Step 4: substituting given value of \[\mathop S\nolimits_3 \]:
Therefore, the sum of the first 3 numbers in G.P. , \[\mathop S\nolimits_3 \]\[ = \dfrac{{a(\mathop r\nolimits^3 - 1)}}{{(r - 1)}}\] = 14 (given)
                                                                                                                                                       …… (1)
Step 5: substituting given value of \[\mathop S\nolimits_6 \]

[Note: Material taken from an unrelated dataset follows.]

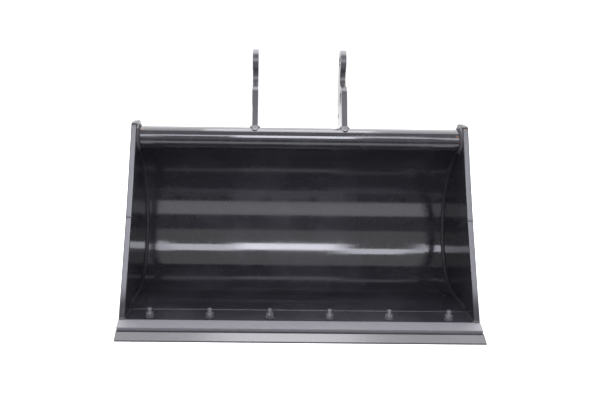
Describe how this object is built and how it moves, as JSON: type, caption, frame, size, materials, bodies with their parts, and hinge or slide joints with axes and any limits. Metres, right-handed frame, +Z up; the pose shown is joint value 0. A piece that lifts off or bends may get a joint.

Therefore, the sum of the first 6 numbers in G.P. , \[\mathop S\nolimits_6 \]\[ = \dfrac{{a(\mathop r\nolimits^6 - 1)}}{{(r - 1)}}\] = 126 (given)
                                                                                                                                                       …… (2)
Step 6:
On Dividing (1) and (2) ‘a’ and ‘(r – 1)’ gets cancelled, equation left only in term of ‘r’:
\[\dfrac{{\mathop S\nolimits_3 }}{{\mathop S\nolimits_6 }} = \] \[{\rm{ }}\dfrac{{\dfrac{{a(\mathop r\nolimits^3 - 1)}}{{(r - 1)}}}}{{\dfrac{{a(\mathop r\nolimits^6 - 1)}}{{(r - 1)}}}} = \dfrac{{14}}{{126}}\]
\[\begin{array}{l}
 \Rightarrow {\rm{ }}\dfrac{{\dfrac{{{a}(\mathop r\nolimits^3 - 1)}}{{{{(r - 1)}}}}}}{{\dfrac{{{a}(\mathop r\nolimits^6 - 1)}}{{{{(r - 1)}}}}}} = \dfrac{1}{9}\\
 \Rightarrow {\rm{ }}\dfrac{{(\mathop r\nolimits^3 - 1)}}{{(\mathop r\nolimits^6 - 1)}} = \dfrac{1}{9}\\
 \Rightarrow {\rm{ }}9(\mathop r\nolimits^3 - 1) = (\mathop r\nolimits^6 - 1)\\
 \Rightarrow {\rm{ }}9\mathop r\nolimits^3 - 9 = \mathop r\nolimits^6 - 1\\
 \Rightarrow \mathop r\nolimits^6 - 9\mathop r\nolimits^3 + 8 = 0
\end{array}\]
Take $\mathop r\nolimits^3 = t$ so that equation will be converted into quadratic equation of type: $a\mathop x\nolimits^2 + bx + c$
$\therefore {\rm{ }}\mathop t\nolimits^2 - 9t + 8 = 0$
Let’s solve this quadratic equation by middle term splitting method:
$\begin{array}{l}
\therefore {\rm{ }}\mathop t\nolimits^2 - 8t - t + 8 = 0\\
 \Rightarrow {\rm{ }}t(t - 8) - 1(t - 8) = 0\\
 \Rightarrow {\rm{ }}(t - 8)(t - 1) = 0
\end{array}$
$\begin{array}{l}
t - 8 = 0\\
 \Rightarrow t = 8\\
 \Rightarrow \mathop r\nolimits^3 = 8
\end{array}$
$ \Rightarrow r = 2$
$\begin{array}{l}
t - 1 = 0\\
 \Rightarrow t = 1\\
 \Rightarrow \mathop r\nolimits^3 = 1
\end{array}$
$ \Rightarrow r = 1$
Step 8
Put r = 2 in equation (1) to find a,
\[\mathop S\nolimits_3 \]\[ = \dfrac{{a(\mathop r\nolimits^3 - 1)}}{{(r - 1)}}\] = 14
\[\begin{array}{l}
 \Rightarrow \dfrac{{a(\mathop 2\nolimits^3 - 1)}}{{(2 - 1)}} = 14\\
 \Rightarrow {\rm{ }}\dfrac{{a(8 - 1)}}{1} = 14\\
 \Rightarrow {\rm{ }}a(7) = 14\\
 \Rightarrow {\rm{ }}a = \dfrac{{14}}{7}
\end{array}\]
Hence, a = 2.
Put r = 1 in equation (1) to find a,
\[\mathop S\nolimits_3 \]\[ = \dfrac{{a(\mathop r\nolimits^3 - 1)}}{{(r - 1)}}\] = 14
\[ \Rightarrow \dfrac{{a(\mathop 1\nolimits^3 - 1)}}{{(1 - 1)}} = 14\]
Denominators cannot be 0 (zero). Therefore, r = 1 is discarded.

The first term of the G.P. ‘a’ is equal to 2 and the common ratio ‘r’ is equal to 2.

Note:
The general term or the $\mathop n\nolimits^{th} $of the G.P. is given by $\mathop a\nolimits_n = a\mathop r\nolimits^{n - 1} .$
Where a is the first term, r is the common ratio.
The geometric mean, G.M. of any two positive numbers a and b is given by $\sqrt {ab} $ i.e., the sequence a, G, b is G.P.